Jesus challenged them even before he healed the man. Don’t miss the power of his words. He’s basically saying, that if their Sabbath rules don’t permit good works, then they have made the Sabbath a day where only evil is legally allowed to work in the world because it was illegal to do something good for another. In a very real way, they had made rules that empowered evil deeds on the Sabbath because law-abiding, good people were barred from doing anything at all. And the worst part is their hearts were too hardened to care. The result was that Jesus called out their hypocrisy, healed the man of his deformity, and did what was good, right, and holy on the Sabbath. In return, the religious leaders decided to kill Jesus.
Growing up in church, my grandfather sometimes led singing. He had a pretty good tenor voice, and knew the old, old hymns very well. One of his favorites was a hymn called “Let My Life Be a Light.” You won’t really find it in any hymnal except the old, shaped note hymnals from pre-1950. Part of the second verse says, “Guide my footsteps aright through the dark, stormy night, give me peace, give me joy, give me love. Let my life be a light shining out through the night, may I help struggling ones to the fold; spreading cheer everywhere to the sad and the lone, let my life be a light to some soul.” It’s really the prayer we need, isn’t it?

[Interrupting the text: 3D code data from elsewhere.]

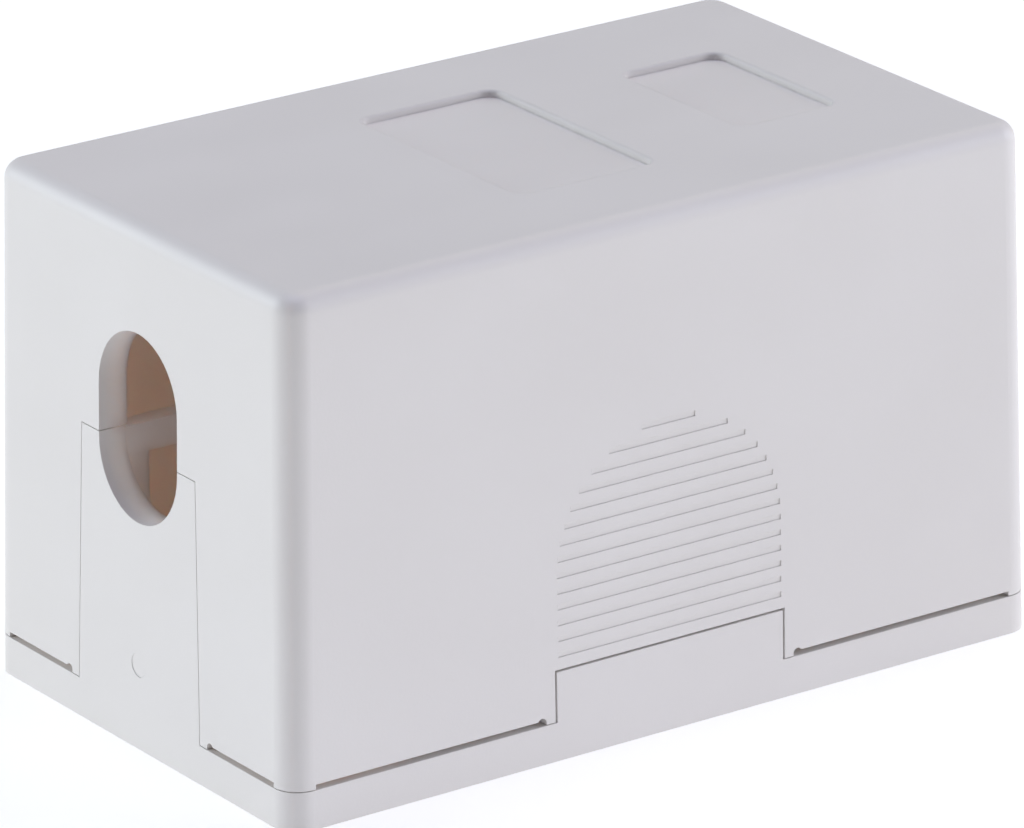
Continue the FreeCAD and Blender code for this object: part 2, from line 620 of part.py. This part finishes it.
for number in range(1, 9):
    spring = make_body("contact_spring_%d" % number)
    root = make_sketch(spring, "SpringRoot%d" % number, "XZ_Plane")
    circle(root, "Dims.sled_front", "Dims.root_high", "Dims.root_rad")
    pad(spring, root, "Dims.spring_wid", both_ways=True)
    blade = make_sketch(spring, "SpringBlade%d" % number, "XZ_Plane")
    polygon(blade, [
        ("Dims.sled_front", "Dims.root_high - Dims.spring_thick / 2"),
        ("Dims.dip_pos", "Dims.dip_high - Dims.spring_thick / 2"),
        ("Dims.tip_pos", "Dims.tip_high - Dims.spring_thick / 2"),
        ("Dims.tip_pos", "Dims.tip_high + Dims.spring_thick / 2"),
        ("Dims.dip_pos", "Dims.dip_high + Dims.spring_thick / 2"),
        ("Dims.sled_front", "Dims.root_high + Dims.spring_thick / 2"),
    ])
    strip = pad(spring, blade, "Dims.spring_wid", both_ways=True)
    spring.Tip = round_edges(spring, "SpringBend%d" % number, strip, at_dip, "Dims.dip_rad")
    spring.setExpression(".Placement.Base.y", "%s * Dims.spring_pitch" % (number - 4.5))
doc.recompute()

# ---------------------------------------------------------------- circuit board
board = make_body("circuit_board")
board_face = make_sketch(board, "BoardFace", "YZ_Plane", "Dims.board_back")
rectangle(board_face, "-(Dims.jack_half - Dims.board_edge)", "Dims.jack_half - Dims.board_edge",
          "Dims.jack_low + Dims.board_edge", "Dims.jack_high - Dims.board_edge")
board.Tip = pad(board, board_face, "Dims.board_front - Dims.board_back")
doc.recompute()

# ---------------------------------------------------------------- wire terminal block
COLUMNS = ["-Dims.blade_outer", "-Dims.blade_inner", "Dims.blade_inner", "Dims.blade_outer"]
towers = make_body("idc_block")
tower_face = make_sketch(towers, "BlockFace", "YZ_Plane", "Dims.tower_back")
rectangle(tower_face, "-Dims.jack_half", "Dims.jack_half", "Dims.jack_low", "Dims.jack_high")
pad(towers, tower_face, "Dims.board_back - Dims.tower_back")


# One side of a wire's slot, from its flared mouth between the tower tips to its floor.
SLOT_SIDE = [
    ("Dims.tower_back - 1", "Dims.flare_half"), ("Dims.tower_back", "Dims.flare_half"),
    ("Dims.tower_back + Dims.flare_len", "Dims.slot_half"), ("Dims.slot_floor", "Dims.slot_half"),
]


def wire_slots(name, level, upward):
    """Row of four slots cut down from the top, or up from the underside, of the block."""
    slots = make_sketch(towers, name, "XY_Plane", level)
    for column in COLUMNS:
        one_side = [(along, "%s + %s" % (column, half)) for along, half in SLOT_SIDE]
        other_side = [(along, "%s - %s" % (column, half)) for along, half in reversed(SLOT_SIDE)]
        polygon(slots, one_side + other_side)
    pocket(towers, slots, "Dims.row_depth", reverse=upward)


wire_slots("UpperSlots", "Dims.jack_high", False)
wire_slots("LowerSlots", "Dims.jack_low", True)
blade_ways = make_sketch(towers, "BladeSlots", "YZ_Plane")
for level in ("Dims.blade_low", "Dims.blade_high"):
    for column in COLUMNS:
        rectangle(blade_ways,
                  "%s - Dims.blade_half - Dims.blade_room" % column,
                  "%s + Dims.blade_half + Dims.blade_room" % column,
                  "%s - Dims.blade_thick / 2 - Dims.blade_room" % level,
                  "%s + Dims.blade_thick / 2 + Dims.blade_room" % level)
pocket(towers, blade_ways, both_ways=True)
well = make_sketch(towers, "WireWell", "YZ_Plane", "Dims.well_floor")
rectangle(well, "-Dims.well_half", "Dims.well_half", "Dims.well_low", "Dims.well_high")
towers.Tip = pocket(towers, well)
doc.recompute()

# Forked terminal blades, two rows of four, that cut through a wire's insulation.
BLADE_SIDE = [
    ("Dims.slit_end", "Dims.blade_slit"), ("Dims.blade_tip + Dims.mouth_len", "Dims.blade_slit"),
    ("Dims.blade_tip", "Dims.mouth_half"), ("Dims.blade_tip", "Dims.blade_half"),
    ("Dims.board_back - Dims.tail_len", "Dims.blade_half"),
    ("Dims.board_back - Dims.tail_len", "Dims.tail_half"), ("Dims.board_back", "Dims.tail_half"),
]
OTHER_SIDE = [(along, "-" + across) for along, across in reversed(BLADE_SIDE)]
number = 0
for level in ("Dims.blade_high", "Dims.blade_low"):
    for column in COLUMNS:
        number += 1
        fork = make_body("idc_blade_%d" % number)
        outline = make_sketch(fork, "BladeOutline%d" % number, "XY_Plane")
        polygon(outline, BLADE_SIDE + OTHER_SIDE)
        fork.Tip = pad(fork, outline, "Dims.blade_thick", both_ways=True)
        fork.setExpression(".Placement.Base.y", column)
        fork.setExpression(".Placement.Base.z", level)
doc.recompute()

# ---------------------------------------------------------------- wire cap
cap = make_body("wire_cap")
cap_face = make_sketch(cap, "CapFace", "YZ_Plane", "Dims.cap_back")
rectangle(cap_face, "-Dims.cap_half", "Dims.cap_half", "Dims.jack_low", "Dims.jack_high")
pad(cap, cap_face, "Dims.cap_front - Dims.cap_back")
skirt = make_sketch(cap, "CapSkirts", "YZ_Plane", "Dims.cap_back")
for side in ("-", ""):
    rectangle(skirt, "%s(Dims.cap_half - Dims.skirt_thick)" % side, "%sDims.cap_half" % side,
              "Dims.skirt_low", "Dims.skirt_high")
pad(cap, skirt, "Dims.skirt_end - Dims.cap_back")
fins = make_sketch(cap, "CapFins", "YZ_Plane", "Dims.cap_front - 0.1")
for column in COLUMNS:
    for low, high in (
        ("Dims.jack_low + Dims.fin_gap", "Dims.jack_low + Dims.row_depth - Dims.fin_gap"),
        ("Dims.jack_high - Dims.row_depth + Dims.fin_gap", "Dims.jack_high - Dims.fin_gap"),
    ):
        rectangle(fins, "%s - Dims.fin_half" % column, "%s + Dims.fin_half" % column, low, high)
pad(cap, fins, "Dims.fin_end - Dims.cap_front + 0.1")
cable_way = make_sketch(cap, "CapCableHole", "YZ_Plane")
circle(cable_way, "0", "(Dims.jack_low + Dims.jack_high) / 2", "Dims.cap_hole")
cap.Tip = pocket(cap, cable_way)
doc.recompute()

# ---------------------------------------------------------------- checks and export
for item in doc.Objects:
    if "Invalid" in item.State or "Error" in item.State:
        raise RuntimeError("%s did not recompute: %s" % (item.Name, item.State))
    if item.TypeId in ("PartDesign::Pocket", "PartDesign::SubtractiveLoft"):
        if item.BaseFeature.Shape.Volume - item.Shape.Volume < 0.01:
            raise RuntimeError("%s cuts nothing" % item.Name)

os.makedirs("parts", exist_ok=True)
for item in doc.Objects:
    if item.TypeId != "PartDesign::Body":
        continue
    shape = item.Shape
    if shape.isNull() or not shape.isValid() or len(shape.Solids) != 1:
        raise RuntimeError("%s is not one sound solid" % item.Label)
    shape.exportStep(os.path.join("parts", item.Label + ".step"))
    print("%-18s volume %9.1f mm3" % (item.Label, shape.Volume))
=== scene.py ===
import math

import bmesh
import bpy
from mathutils import Matrix, Vector
from mathutils import noise as field


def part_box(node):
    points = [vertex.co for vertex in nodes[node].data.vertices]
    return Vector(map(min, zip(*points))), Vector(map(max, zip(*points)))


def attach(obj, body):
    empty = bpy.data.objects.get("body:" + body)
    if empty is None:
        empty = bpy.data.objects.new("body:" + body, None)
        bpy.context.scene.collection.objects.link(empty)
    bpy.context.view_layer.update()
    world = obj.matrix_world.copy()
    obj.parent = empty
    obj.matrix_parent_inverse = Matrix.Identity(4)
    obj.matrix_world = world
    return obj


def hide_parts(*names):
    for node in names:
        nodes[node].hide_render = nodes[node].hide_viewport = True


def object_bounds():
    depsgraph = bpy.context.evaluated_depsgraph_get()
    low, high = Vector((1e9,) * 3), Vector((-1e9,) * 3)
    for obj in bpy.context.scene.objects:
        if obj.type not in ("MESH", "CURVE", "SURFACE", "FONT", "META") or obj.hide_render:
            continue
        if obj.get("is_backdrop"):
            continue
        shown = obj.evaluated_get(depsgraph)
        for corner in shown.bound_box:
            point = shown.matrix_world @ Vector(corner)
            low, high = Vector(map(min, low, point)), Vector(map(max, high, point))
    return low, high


# Looks of the surface mount jack box: materials on the CAD solids, soft parts, studio.

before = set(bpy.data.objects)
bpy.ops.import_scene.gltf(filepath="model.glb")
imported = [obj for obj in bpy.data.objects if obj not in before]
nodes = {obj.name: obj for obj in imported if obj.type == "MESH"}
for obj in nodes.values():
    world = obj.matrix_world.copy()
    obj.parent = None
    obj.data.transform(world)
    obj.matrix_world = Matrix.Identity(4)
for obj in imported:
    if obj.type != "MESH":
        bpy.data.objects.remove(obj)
scene = bpy.context.scene

cad_low, cad_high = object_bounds()
CENTRE = (cad_low + cad_high) / 2
MM = 0.001
END_SLOPE, SIDE_SLOPE = 0.0214, 0.0143  # how far the drafted walls lean in, per unit of height


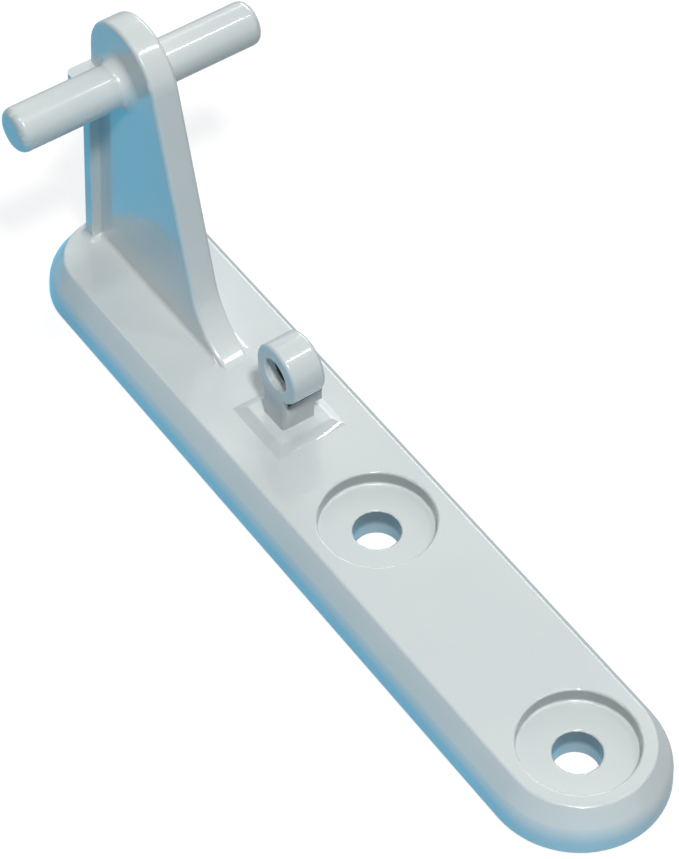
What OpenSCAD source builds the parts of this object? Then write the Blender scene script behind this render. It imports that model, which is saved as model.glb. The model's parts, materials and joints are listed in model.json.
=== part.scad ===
// Door hinge bracket of a refrigerator: one zinc die casting with a coat of light grey paint.
// A long base plate takes two screws. At its square end an upright web with a rear flange
// carries a cross pin, which is the pivot. In front of the web a small eyelet takes a link.
// The origin is at the middle of the base plate, on the face that it is screwed down on.
// +X runs along the plate to its round end, +Y along the cross pin, +Z up.

/* [Base plate] */
// Overall length of the base plate
plate_l = 118.8; // [112:0.1:130]
// Overall width of the base plate at its foot
plate_w = 23.2; // [22:0.1:28]
// Thickness of the base plate
plate_h = 6.5; // [6:0.1:9]
// Corner radius of the square end at the foot
corner_r = 9.8; // [6:0.1:10.8]
// Height of the upright band round the foot of the plate
band_h = 3.1; // [1.5:0.1:4]
// Inward lean of the upright band from its foot to its top
band_in = 0.1; // [0:0.05:0.4]
// Inward lean of the wall between the band and the top face
slope_in = 2.2; // [0.5:0.1:2.8]
// Rounding of the plate's top and bottom edges
plate_edge = 0.5; // [0.2:0.05:0.8]

/* [Screw holes] */
// Distance between the two screw holes
hole_pitch = 41; // [34:0.5:44]
// Diameter of a screw hole
hole_d = 6; // [4:0.1:7]
// Diameter of the seat sunk for a screw head
seat_d = 15; // [12:0.1:16]
// Depth of the seat below the top face
seat_deep = 2.2; // [1:0.1:2.6]
// Rounding of the seat's mouth, of the corner at its floor and of the screw hole's mouth
seat_edge = 0.35; // [0.1:0.05:0.5]

/* [Underside] */
// Depth of the hollow under the plate
hollow_deep = 1.3; // [0.5:0.1:1.6]
// Width of the rim round the hollow
rim_w = 2.6; // [2:0.1:4]
// Width of the raised ring round each screw hole, in the hollow
ring_w = 1.8; // [1:0.1:3]

/* [Upright] */
// Distance of the cross pin from the square end of the plate
pin_inset = 12.8; // [12:0.1:16]
// Height of the cross pin's axis above the top of the plate
pin_rise = 33.8; // [25:0.1:40]
// Thickness of the upright web
web_t = 4; // [3:0.1:6]
// Radius of the web's rounded head
head_r = 7.5; // [6.5:0.1:7.8]
// Distance of the head's centre in front of the pin
head_ahead = 0.5; // [0:0.1:2]
// Height of the head's centre above the pin
head_above = 1.1; // [0:0.1:2]
// Rounding of the web's rim, round the head and down its front
rim_edge = 0.6; // [0.3:0.1:1.2]
// Lean of the web's front edge from the upright, in degrees
front_lean = 14; // [8:0.5:16]
// Radius of the sweep from the front edge down to the plate
sweep_r = 11.5; // [6:0.5:16]
// Depth of the sweep's lowest point below the top of the plate
sweep_sink = 0.6; // [0.2:0.1:0.8]
// Radius of the fillets where the upright meets the plate
foot_r = 0.9; // [0.5:0.1:1.5]

/* [Rear flange] */
// Width of the rear flange
flange_w = 7; // [6:0.1:9]
// Thickness of the rear flange
flange_t = 2.1; // [1.5:0.1:3]
// Rounding of the flange's rear corners
flange_edge = 0.8; // [0.3:0.1:1.2]
// Lean of the rear flange from the upright, in degrees
flange_lean = 4; // [0:0.5:4.5]
// Reach of the flange's shoulders to each side, just under the pin
shoulder_out = 2.1; // [1:0.1:3]
// Height of the upright end of a shoulder
shoulder_h = 1.5; // [1:0.1:2.5]
// Distance of the shoulders' top below the pin's axis
shoulder_drop = 1.7; // [0.5:0.1:2]

/* [Cross pin] */
// Diameter of the cross pin
pin_d = 6; // [5:0.1:7]
// Length of the cross pin from end to end
pin_l = 35.6; // [30:0.2:44]
// Rounding of the pin's ends
pin_edge = 1.1; // [0.3:0.1:1.5]
// Radius of the fillet where the pin meets the web
root_r = 1.6; // [0.5:0.1:1.8]

/* [Eyelet] */
// Distance between the eyelet's axis and the nearer screw hole
eyelet_gap = 19.5; // [18:0.1:22]
// Offset of the eyelet from the centre line
eyelet_off = 0.5; // [0:0.1:1]
// Height of the eyelet's axis above the top of the plate
eyelet_rise = 10; // [9:0.1:13]
// Outer diameter of the eyelet
eyelet_d = 8.4; // [7:0.1:9]
// Diameter of the hole in the eyelet
eye_d = 4.6; // [3:0.1:5]
// Rounding of the mouths of that hole
eye_edge = 0.3; // [0.1:0.05:0.5]
// Width of the eyelet along its axis
eyelet_w = 5; // [4:0.1:7]
// Rounding of the eyelet's rim
eyelet_edge = 0.6; // [0.2:0.1:0.8]
// Distance of the floor of the slot under the eyelet, in the front of the stem, below the axis
slot_drop = 4.95; // [4.6:0.05:5.6]
// Depth of that slot behind the front of the stem
slot_deep = 1.3; // [0.5:0.1:1.6]
// Wall that closes the slot on the near side
slot_wall = 0.8; // [0.5:0.1:1.5]
// Distance that the shoulder on the far side of the stem stands out
heel_out = 1; // [0.4:0.1:1.5]
// Height of the underside of that shoulder above the top of the plate
heel_rise = 3.4; // [2.5:0.1:4.5]
// Height of the shoulder's upright end
heel_h = 3; // [1.5:0.1:3.4]
// Height above the top of the plate where the eyelet's rear side runs into the stem
neck_rise = 4.9; // [4:0.1:5.5]
// Length of the straight run below the eyelet's axis on that side
neck_drop = 2.8; // [0.5:0.1:3]
// Length of the stem under the eyelet, along the plate
stem_l = 4.5; // [3.6:0.1:5]
// Rounding of the stem's upright edges
stem_edge = 0.4; // [0.2:0.1:0.8]
// Distance of the stem's middle behind the eyelet's axis
stem_back = 0.55; // [0.3:0.05:0.9]
// Side of the square pad at the stem's foot
pad_w = 10.4; // [8:0.1:11]
// Height of the pad
pad_h = 0.8; // [0.4:0.1:1.5]
// Run of the slope on each side of the pad
pad_in = 1.4; // [0.5:0.1:1.5]

/* [Hidden] */

// Bite of one solid into the next, and reach of a cut past a face
bite = 1;
// Facets of a full circle, and steps of a small and of a large arc
round_fn = 64;
edge_steps = 4;
sweep_steps = 18;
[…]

Disappointments and difficult circumstances can often be a part of life. My friend learned this from her tactless and crass family coming to dinner only to ruin it. We don’t always have control of the circumstance, but we can always control how it affects us and how we respond. And we can choose a place of Sabbath and rest in our lives. Yes, Sabbath is scheduling out a time for personal rest and refreshing of faith, but it is also a lived practice. Whatever you do in life, don’t be the Pharisee people encounter. Be the Sabbath that shows the love of Christ and practices peace and comfort in a world that so desperately needs it.